Indeed, Jones seems unwilling to give people anything that can hang onto. When the same young woman expresses her concern that she feels like a few residents have intentionally baited her – and especially one, who seems “like he was setting me up to say something” – Jones replies, “He could be in the committee of revolution defense. We have them all over the place.” (The subject of monitoring the people of Jonestown also arises in the newscast, as when he says, “We’re taking close observation these days,” and indeed, he opens the news with the announcement that “we’re having observers now watching work that will come up in the Peoples Forum this evening.”) And the effort to discombobulate people, to keep them on guard at every moment, is intentional, as he admits. “[F]ortunately I confuse people sometimes,” he says. “I never tell things just exactly.” The admission of purposeful misdirection appears on other tapes from this period as well.

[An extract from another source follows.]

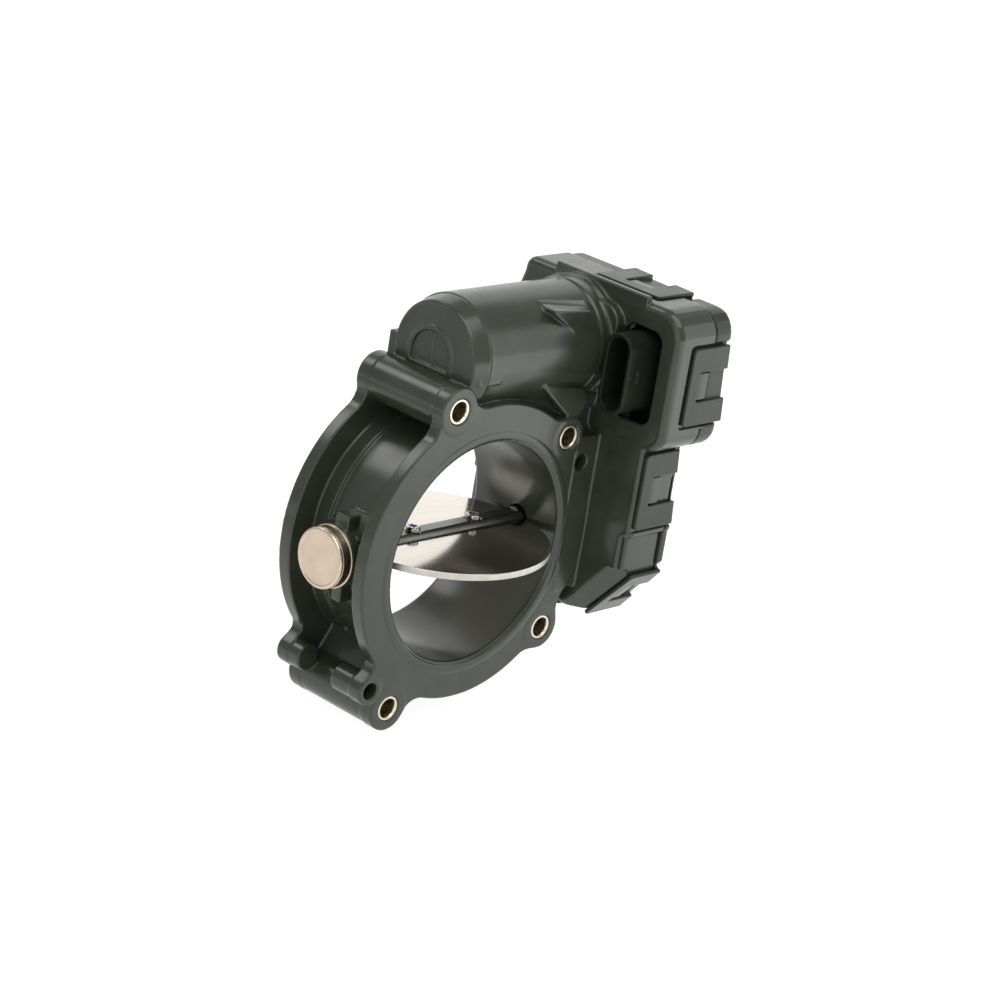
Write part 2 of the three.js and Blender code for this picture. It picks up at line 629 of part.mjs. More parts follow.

While there have been invocations of infiltration by potential adversaries as a potential threat to Jonestown’s survival, the references in this tape indicate increasing paranoia. He speaks of the CIA trying to entice people to betray them, just as they did with Debby Blakey several months earlier. He knows that someone is trying to poison him – increasingly assumed as a fact during the fall of 1978 – and “the idea that anybody’d try to kill me at this stage makes me highly suspicious that we have a CIA provocateur.” He expresses suspicion of people who take notes during the meetings, saying it “makes me nervous when you write down every word come out of my mouth. I wonder why you’re doing it.” More importantly, it demonstrates “anarchism, anarchy.”

There are a few references to death. In complaining about the commitment of his followers, he says that people put too much emphasis on their own lives. He adds that he doesn’t care about his own life, and that when the times comes, “I’ll be glad to be free of it.”

Still, he does recognize that all is not well in Jonestown. He acknowledges they can continue to eke out an existence, that “we can survive here, we can go on endlessly and endlessly and endlessly. That’s the very reason some of you are bored,” he observes, then adds, “I want to give you other opportunities.”

The principal alternative he suggests, though, is emigration to the USSR. He promotes it as a place to go to avoid the repercussions of nuclear war (which is an “absolute”). There are incentives to go, too, such as living in a country that has never enslaved blacks. Perhaps most importantly, they have an advocate in the form of Timofeyev, who was impressed by what he saw in Jonestown, and who has extended the invitation for them to move to the Soviet Union.

For them to succeed, though, the people of Jonestown will need to learn the Russian language, something Jones urges both during the meeting and in the earlier newscast.

The items in the newscast itself include:

• Rhodesian Prime Minister Ian Smith goes to Washington to seek financial aid;
• Great Britain denies reports that it plans to send weapons to Zambia to protect against Rhodesian attacks;
• Arab leaders meet to discuss the crisis in Beirut:
• President Carter is gathering Egyptian and Israeli leaders for talks;
• The embargo on sales of weapons to Turkey is lifted;
• Turkish secret police kill members of a leftwing political group;
• A leftist Dutch group attacks an office of Amnesty International in an effort to win better treatment for prisoners;
• The Shah of Iran has cut defense spending to pay striking government workers.

Jones ends the newscast with a longer reading on one subject, in this case, a review of a book on the Chinese education system.

The newscast is typical of most of the readings from this period in other ways as well. In addition to periodic asides about the inevitability of the approaching nuclear war, Jones inserts numerous, short editorial remarks: the Soviet Union is the “avant garde of liberation,” while the US is the home of “imperialist fascist finance capitalism,” and its allies in Western Europe are lackeys. A few observations are longer, even as they are familiar to his audience. In criticizing the lifting of the arms embargo to Turkey, he says the US always has “[n]o money for health, education, welfare, no money for assistance for the poor, no money for anything, schools, but always plenty of money for murderers and fascist dictators.”

The main difference in this newscast from others of the period is that Jones stumbles more often during the reading, suggesting either fatigue – which he acknowledges in the later meeting – or the results of his increasing use of drugs to keep him going.

FBI Summary:

Date of transcription: 6/18/79

In connection with the Federal Bureau of Investigation’s investigation into the assassination of U.S. Congressman LEO J. RYAN at Port Kaituma, Guyana, South America, on November 18, 1978, a tape recording was obtained. This tape recording was located in Jonestown, Guyana, South America, and was turned over to U.S. Officials in Guyana and subsequently transported to the United States.

On June 5, 1979, Special Agent (name deleted) reviewed the tape numbered 1B100-2. This tape was found to contain the following:

Tuesday news by Reverend JIM JONES to the people at Jonestown for eleven minutes. Then the tape continues with group criticism of specific persons in People’s Temple in Jonestown.

Differences with FBI Summary:

The summary is accurate and meets the FBI’s purposes.